As part of $500 billion in cuts going into the next decade, the Pentagon will have to reduce up to $54 billion from current spending totals for the 2014 budget year, which starts Oct. 1.

Military leaders, including Mr. Hagel, have said in recent weeks that more civilian worker furloughs and possibly layoffs were possible if the funding cuts were not changed.

“That’s the barrel we’re staring down for the next fiscal year,” Mr. Zuhlke said. “Without the repeal of sequester, that’s where we’re going to go.”

Major reductions in personnel levels and units in addition to long-term reductions already taking place have also been discussed if larger financial cuts are deemed necessary.

“It’s a scary time to be an employee, it’s a scary time to be around the service,” Mr. Zuhlke said.

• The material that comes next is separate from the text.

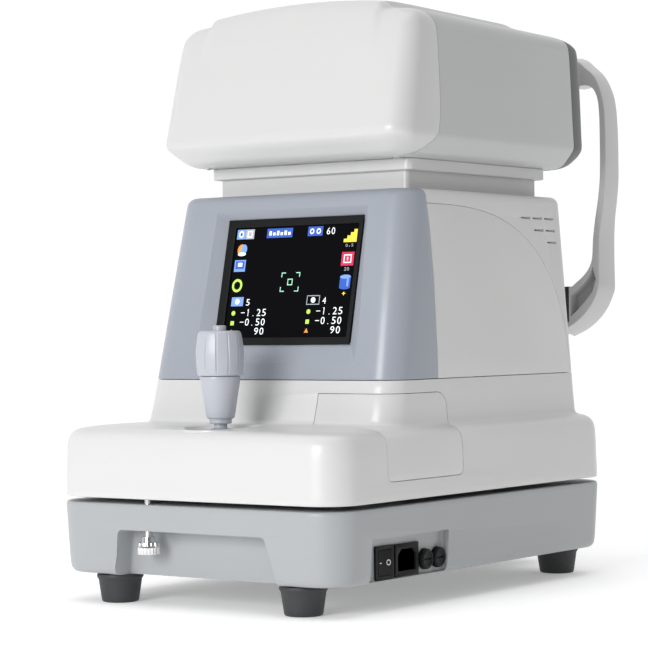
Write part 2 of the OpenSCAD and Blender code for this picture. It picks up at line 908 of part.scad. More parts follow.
module head_shell() {
    difference() {
        loft(head_levels);
        loft(inner(head_levels, wall, -wall));
        rounded_block(93.5, -38.5, 157.5, head_z - 2, head_z + 5, 12);
        rod_y([0, 190, axis_z], 36, 30);
    }
}

module head_front_cover() {
    color("white")
    intersection() {
        head_shell();
        box([-150, -150, 300], [150, -30, 500]);
    }
}

module head_main_cover() {
    color("lightgray")
    intersection() {
        head_shell();
        box([-150, -29.7, 300], [150, 177, 500]);
    }
}

module head_rear_cap() {
    color("gray")
    intersection() {
        head_shell();
        box([-150, 177.3, 300], [150, 250, 500]);
    }
}

module window_bezel() {
    color("black")
    translate([0, 0, axis_z]) difference() {
        union() {
            rod_y([0, 196, 0], 35.6, 9);
            rod_y([0, 202, 0], 38, 5);
        }
        translate([0, 195, 0]) rotate([-90, 0, 0])
            cylinder(r1 = 19, r2 = 33, h = 12.1, $fn = 96);
    }
}

module head_collar() {
    color("white")
    difference() {
        rounded_block(98, -42, 162, head_z - 9.3, head_z, 14);
        rounded_block(93.5, -38.5, 157.5, head_z - 10, head_z + 1, 12);
    }
}

module optical_bench() {
    color("gray")
    difference() {
        union() {
            box([-86, -34, bench_z], [86, 168, bench_z + 4]);
            box([-62, axle_y - 16, bench_z - 56], [62, axle_y + 16, bench_z]);
            for (y = [100, 150]) box([-20, y, bench_z + 4], [20, y + 8, axis_z - 8]);
            box([-54, -30, bench_z + 4], [-46, 40, bench_z + 9]);
            box([-24, -30, bench_z + 4], [24, 16, axis_z - 15]);
        }
        for (x = [-rod_x, rod_x]) rod_z([x, axle_y, bench_z - 57], rod_r + 0.06, 66);
        rod_z([0, axle_y, bench_z - 57], screw_r + 0.06, 66);
        rod_y([0, 90, axis_z], 16 + fit, 80);
    }
}

module objective_barrel() {
    color("black")
    difference() {
        rod_y([0, 92, axis_z], 16, 96);
        rod_y([0, 90, axis_z], 12, 100);
    }
}

module objective_lens() {
    color("lightcyan")
    intersection() {
        translate([0, 176, axis_z]) rotate([-90, 0, 0]) cylinder(r = 11.97, h = 10, $fn = 120);
        translate([0, 181 - 38, axis_z]) sphere(r = 42, $fn = 240);
        translate([0, 181 + 38, axis_z]) sphere(r = 42, $fn = 240);
    }
}

module mire_ring() {
    color("ivory")
    difference() {
        rod_y([0, 191, axis_z], 30, 3);
        rod_y([0, 190, axis_z], 14, 5);
    }
}

module camera() {
    color("dimgray")
    union() {
        box([-22, -28, axis_z - 15], [22, 12, axis_z + 22]);
        rod_y([0, 12, axis_z], 11, 22);
    }
}

module target_carriage() {
    color("slategray")
    difference() {
        box([-64, -10, bench_z + 4.5], [-36, 20, axis_z + 12]);
        box([-54.2, -11, bench_z + 4], [-45.8, 21, bench_z + 9.3]);
        rod_y([-50, -11, axis_z], 6, 32);
    }
}

base_cover();
base_plate();
feet();
switch_housing();
power_rocker();
inlet_socket();
inlet_pins();
fuse_holders();
fuse_cap_front();
fuse_cap_rear();
power_supply();
travel_racks();
lock_screw();
clamp_pad();
rest_column();
chin_beam();
rest_arms();
forehead_band();
forehead_pad();
chin_cup();
chin_post();
chin_wheel();
carriage_frame();
x_rails();
cross_axle();
axle_pinions();
stage_cover();
stage_plate();
rail_blocks();
tower_frame();
side_cover();
rear_cover();
front_bezel();
lcd_frame();
lcd_panel();
main_board();
neck_cover();
guide_rods();
lift_motor();
lead_screw();
printer_frame();
printer_cover();
platen_roller();
paper_roll();
gimbal_ring();
joystick_lever();
joystick_cone();
grip_ring();
measure_button();
head_front_cover();
head_main_cover();
head_rear_cap();
window_bezel();
head_collar();
optical_bench();
objective_barrel();
objective_lens();
mire_ring();
camera();
target_carriage();
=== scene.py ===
import json
import math

import bmesh
import bpy
import numpy as np
from mathutils import Matrix, Vector


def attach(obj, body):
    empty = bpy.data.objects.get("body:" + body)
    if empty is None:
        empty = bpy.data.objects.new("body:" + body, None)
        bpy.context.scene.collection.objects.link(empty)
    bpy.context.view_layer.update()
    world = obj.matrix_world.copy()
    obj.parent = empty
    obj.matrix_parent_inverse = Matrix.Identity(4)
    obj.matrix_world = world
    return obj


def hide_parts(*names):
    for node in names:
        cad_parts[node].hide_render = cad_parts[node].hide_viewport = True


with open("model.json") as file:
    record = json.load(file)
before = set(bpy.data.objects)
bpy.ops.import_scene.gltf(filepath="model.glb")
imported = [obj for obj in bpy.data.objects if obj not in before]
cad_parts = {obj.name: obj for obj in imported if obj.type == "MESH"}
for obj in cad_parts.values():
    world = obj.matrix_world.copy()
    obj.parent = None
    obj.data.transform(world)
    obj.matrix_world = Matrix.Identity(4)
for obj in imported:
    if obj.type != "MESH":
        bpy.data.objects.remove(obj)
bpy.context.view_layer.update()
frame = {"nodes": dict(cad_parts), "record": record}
MM = 0.001
PI = math.pi
WIDE = 150  # half width of the cutters that go right through the instrument, in millimetres
JOYSTICK = (0, -156, 0)  # where the joystick's axis meets the ground

# ---------------------------------------------------------------- materials


def noise(nt, at, scale, detail=2.0):
    """Noise texture over the object's own coordinates."""
    texture = nt.nodes.new("ShaderNodeTexNoise")
    texture.inputs["Scale"].default_value = scale
    texture.inputs["Detail"].default_value = detail
    nt.links.new(at.outputs["Object"], texture.inputs["Vector"])
    return texture.outputs["Fac"]


def mixed(nt, low, high, factor):
    """Colour that runs from low to high as the factor does."""
    mix = nt.nodes.new("ShaderNodeMix")
    mix.data_type = "RGBA"
    mix.inputs["A"].default_value = (*low, 1)
    mix.inputs["B"].default_value = (*high, 1)
    nt.links.new(factor, mix.inputs["Factor"])
    return mix.outputs["Result"]


def material(name, colour, rough, grain=900.0, bump=0.06, depth=0.00008, metal=0.0, tint=0.025,
             rough_var=0.05, coat=0.0, spec=0.5):
    """A surface with fine grain in its bump, and slow changes in its colour and roughness."""
    m = bpy.data.materials.new(name)
    m.use_nodes = True
    nt = m.node_tree
    b = nt.nodes["Principled BSDF"]
    b.inputs["Metallic"].default_value = metal
    b.inputs["Coat Weight"].default_value = coat
    b.inputs["Coat Roughness"].default_value = 0.12
    b.inputs["Specular IOR Level"].default_value = spec
    at = nt.nodes.new("ShaderNodeTexCoord")
    low = [c * (1 - tint) for c in colour]
    high = [min(1.0, c * (1 + tint)) for c in colour]
    nt.links.new(mixed(nt, low, high, noise(nt, at, 14.0, 3.0)), b.inputs["Base Color"])
    fine = noise(nt, at, grain)
    ramp = nt.nodes.new("ShaderNodeMapRange")
    ramp.inputs["From Min"].default_value = 0.3
    ramp.inputs["From Max"].default_value = 0.7
    ramp.inputs["To Min"].default_value = max(0.02, rough - rough_var)
    ramp.inputs["To Max"].default_value = min(1.0, rough + rough_var)
    nt.links.new(fine, ramp.inputs["Value"])
    nt.links.new(ramp.outputs["Result"], b.inputs["Roughness"])
    bm = nt.nodes.new("ShaderNodeBump")
    bm.inputs["Strength"].default_value = bump
    bm.inputs["Distance"].default_value = depth
    nt.links.new(fine, bm.inputs["Height"])
    nt.links.new(bm.outputs["Normal"], b.inputs["Normal"])
    return m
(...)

The only way to end the sequester is congressional action on the budget. However, Rep. William L. Owens, D-Plattsburgh, said he did not see anything on the horizon that indicated a solution was imminent.

“Unless people start acting responsibly in both parties to get this done, it’s not going to happen,” he said. “Right now, we don’t have people who are acting responsibility.”

He said blame for the issue didn’t fall solely on Republicans or Democrats.

“It’s an us problem,” Mr. Owens said. “All of us have responsibility. We all have to be thinking how can we do things that effectively cut government spending but don’t do it in an indiscriminate and irresponsible way.”